For months, Gu Kailai worried about a secret that threatened to upend her comfortable life and stop her husband’s climb to the top rungs of China’s political leadership. So she took action.
In a hotel room in the southwestern Chinese megacity of Chongqing, she mixed tea and rat poison in a small container as Neil Heywood, a British business associate, lay drunken and dazed on the hotel bed.
Then she dripped the mixture into Heywood’s mouth.
Hotel staff found his body two days later.
Gu eventually confessed to the 2011 crime. She had been driven to murder, she said, by Heywood’s threats to expose a dark secret: millions of dollars in real estate held in an offshore account on the other side of the world.
If Heywood revealed that she had used a company in the British Virgin Islands to hide her ownership in a villa in the south of France, she figured, the scandal would jeopardize the accession of her husband, Bo Xilai, to the Politburo Standing Committee, a body of fewer than 10 men that stands at the apex of political power in China.
Just over two weeks after the murder – in a previously unknown postscript – the ownership structure of Gu’s offshore company suddenly changed. Her shares in the company were transferred to another business associate, perhaps in an effort to further obscure her ties to the company or to make it easier for the trusted associate to act swiftly as events unfolded, a trove of secret records shows.
In the end, nothing could hide Gu’s secrets. Her pursuit of offshore anonymity ended in death for Heywood and prison for her and her husband – and added more fuel to longstanding concerns about how China’s elite uses tax-haven hideaways to conceal their wealth.

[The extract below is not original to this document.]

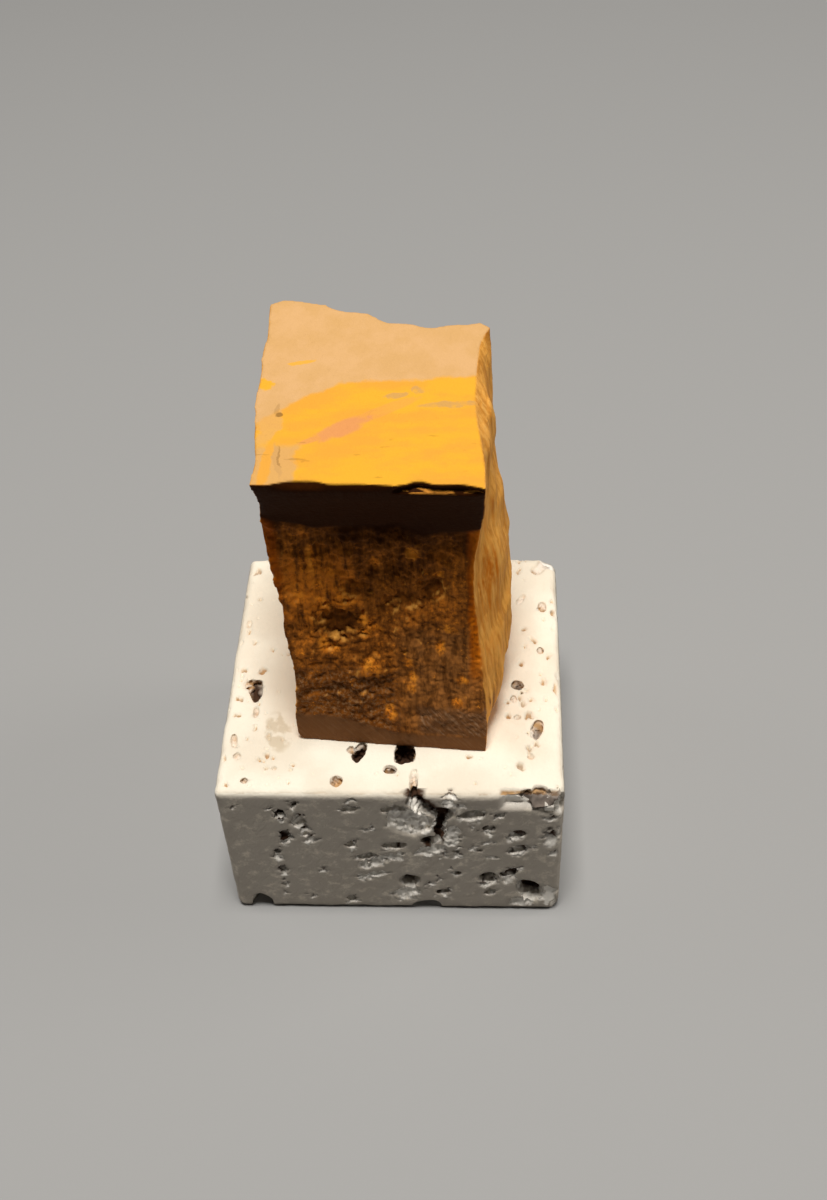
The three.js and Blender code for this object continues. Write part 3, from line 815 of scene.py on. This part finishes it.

The leaked documents that provide fresh details about Gu’s overseas dealings also reveal a wealth of new information about the offshore holdings of the families of other powerful Chinese.
The documents reveal that Xi Jinping, “China’s Chairman of Everything,” – his titles include president, Communist Party chief and military chief – has a brother-in-law who has had companies in tax havens. Relatives of at least seven other men who have served on the tiny Standing Committee – including two members currently serving with Xi – also have offshore holdings, the records show.
One of these relatives is a grandson-in-law of the late Chairman Mao Zedong, the founding father of the People’s Republic of China.
It is no secret that many of the children and grandchildren of China’s revolutionary heroes have found success in the business world. China has the world’s second-largest economy and has hundreds of billionaires. But the extent to which some of the country’s most politically connected have tapped offshore networks to keep their assets hidden from the public eye is not well known. And the mechanics of how they do it is little understood.